I mean, I kind of disagree with the assumption that bright colors immediately mean horrible; especially when we're comparing to a dirty ruin of a mosaic for the "real" color. That's probably gotten less saturated over time too.

But that aside, I do think the author has a point here. Many people don't know ancient statues were painted at all, an academic creates a reconstruction based off of the color traces that survive to show otherwise, but likely only the underlayer, then that gets dumbed down to "this is exactly how the statue looked to the Romans!" because that's counter-intuitive and therefore more likely to get attention. It's not just statues too, but in pretty much all popular media that derives from academic subjects.

Did he talk to people who make those reconstructions?

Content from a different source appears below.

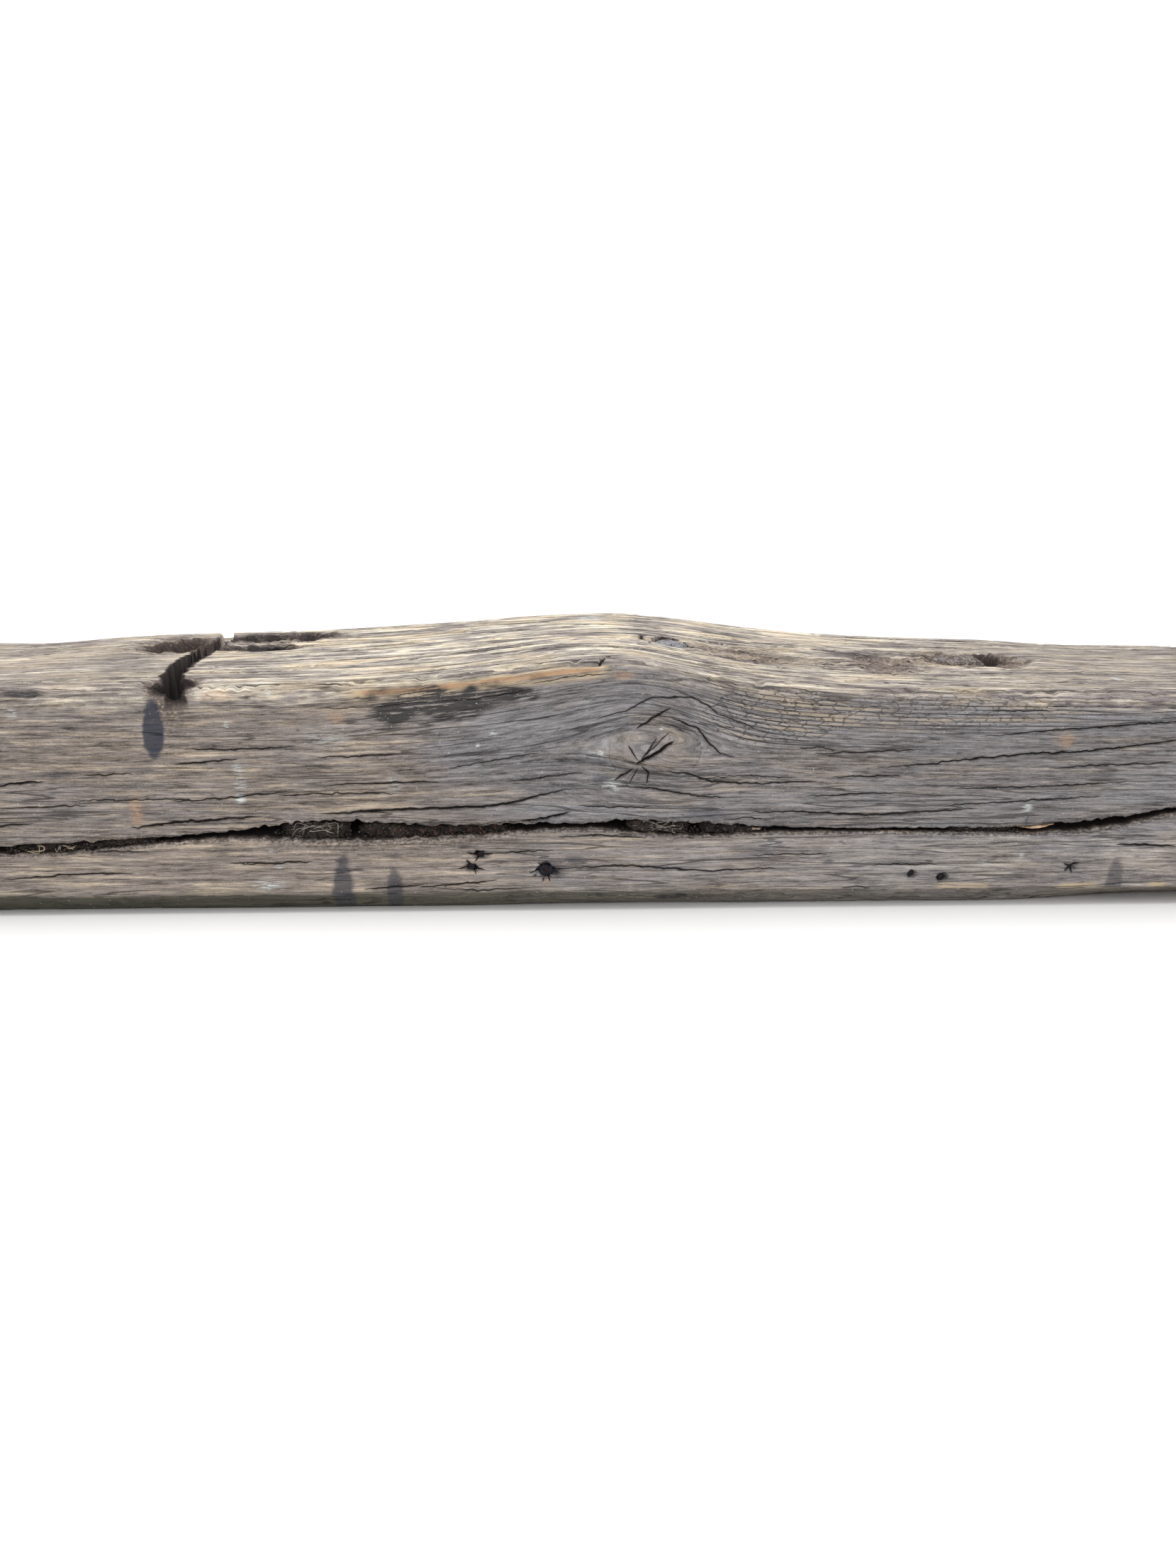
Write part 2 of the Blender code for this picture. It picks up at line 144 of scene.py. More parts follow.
CHAR_MARKS = (
    (-0.106, 0.1470, 0.048, 0.0120, 0.6, 0.85), (-0.134, 0.1400, 0.018, 0.0125, 0.6, 0.75),
    (-0.066, 0.1500, 0.027, 0.0050, 0.7, 0.85), (-0.229, 0.1480, 0.013, 0.0028, 0.9, 0.70),
    (-0.372, 0.1500, 0.016, 0.0025, 0.8, 0.80), (0.058, 0.0065, 0.026, 0.0032, 0.7, 0.90),
)
PAINT_MARKS = (
    (-0.2365, 0.0800, 0.0050, 0.0045, 0.9, 1.00), (-0.2360, 0.0900, 0.0050, 0.0050, 0.9, 0.75),
    (-0.2370, 0.1000, 0.0050, 0.0055, 1.0, 0.50), (-0.2200, 0.0200, 0.0120, 0.0060, 1.0, 0.95),
    (-0.2130, 0.0330, 0.0050, 0.0030, 1.0, 0.70), (-0.2170, 0.0440, 0.0040, 0.0018, 0.9, 0.80),
    (-0.2160, 0.1510, 0.0024, 0.0052, 0.8, 0.85), (-0.2430, 0.1290, 0.0020, 0.0030, 0.8, 0.90),
    (-0.1780, 0.1200, 0.0200, 0.0070, 1.0, 0.35), (-0.3780, 0.1370, 0.0035, 0.0040, 0.9, 0.55),
    (-0.1350, 0.0900, 0.0070, 0.0080, 1.0, 0.35), (-0.0700, 0.1230, 0.0030, 0.0030, 0.8, 0.70),
    (-0.0800, 0.1160, 0.0018, 0.0018, 0.8, 0.90), (-0.0400, 0.0290, 0.0045, 0.0050, 1.0, 0.65),
    (0.0100, 0.0880, 0.0080, 0.0055, 1.0, 0.65), (0.0020, 0.1110, 0.0022, 0.0022, 0.8, 1.00),
    (-0.0020, 0.1090, 0.0100, 0.0040, 1.0, 0.40), (0.2970, 0.0715, 0.0040, 0.0040, 1.0, 0.85),
    (0.2960, 0.0365, 0.0022, 0.0022, 0.6, 1.00), (0.0420, 0.1270, 0.0016, 0.0016, 0.8, 0.90),
    (0.1200, 0.0460, 0.0050, 0.0060, 1.0, 0.35), (0.2700, 0.0300, 0.0060, 0.0050, 1.0, 0.35),
)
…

Why speculate from that outside perspective when you could talk to people who worked on them and the decisions they made. I think that would be very interesting. As is that‘s completely missing and it feels a bit like aimless speculation and stuff that could be answered by just talking to the people making those reconstructions. My experience is that people doing scientific work love talking about it and all the difficult nuances and trade offs there are.

You know what's crazy too is that in colonial America all the brick buildings you see in Boston, etc were also all painted? Well, limewashed technically. You never would have left a bare brick facade. You would put 10-20 coats of thin whitewash on it, or if you wanted it to look like raw brick you would tint the limewash red, and then go in and touch up the mortar lines trompe l'oeil style with white.

Bare brick as an aesthetic choice did not emerge until the late 19th century.

Yes, it's because our acquired taste. They were painted.
completely correct and so glad to see an article making this point. But, I do think the sculptures look better in ahistoric white. As an artist who has worked both with polychromy in sculpture and with really simple patinas, it's immediately obvious that a complex paint job covers a multitude of sins and distracts from the form of the sculpture, whereas a simple colour, esp white on which shadows appear so easily, shows off the sculptor's skill. Also, sculptures without painted eyes can't follow you around the room, which is a huge improvement.
This reminds me of efforts to reproduce Ancient Greek music. [1] It's very similar in that there's a lot of hints, but still enough missing parts that there seem to be two schools of thought, that can even present within the same project. That linked audio is unpleasant, but perhaps they just liked it? Yet, this solo [2], comes from the exact same project - and is amazing.

I do not think tastes can change to such a degree that that first link would ever be pleasant to listen to, though that itself could be intentional for theatrical, theological, or other such purposes. Music seems innate to humanity - children generally start 'dancing' of sorts to music, 100% on their own, before their first birthday, long before they can speak or usually even walk!

The thing is that even if we do not personally like some form of music, I think we can still appreciate it. The Chinese guqin [3] is my favorite example - it goes back at least 3000 years, is played in a fashion completely outside the character of modern music - to say nothing of Western musical tradition as a whole, and yet nonetheless sounds amazing and relaxing even to a completely foreign ear.

Culture and tastes may change, but I think our ability to appreciate (or be repelled) by things is fairly consistent.

[1] - https://www.youtube.com/watch?v=4hOK7bU0S1Y

[2] - https://youtu.be/UAmuQBnNty8?t=540

[3] - https://www.youtube.com/watch?v=Ninn-CfAMy8

Some of the best surviving examples of greco-roman use of colour are from Pompei. You can go and look at them yourselves, the Museo Archeologico in Napoli is a fantastic place to visit: https://www.museoarcheologiconapoli.it/en/portfolio-item/tem...

All the garish colours were prob heavily muted or diluted with varnish/oil. You don’t pant an artwork like a house, it is a layered technique and fairly similar to historic painting techniques used today:

https://emptyeasel.com/2014/12/02/how-to-paint-using-the-fle...

https://en.wikipedia.org/wiki/Grisaille

Fantastic article. I am deeply convinced that despite what popular knowledge says, human taste for beauty does not change that much across time and distance.
So where are all the plausible painted statue reconstructions?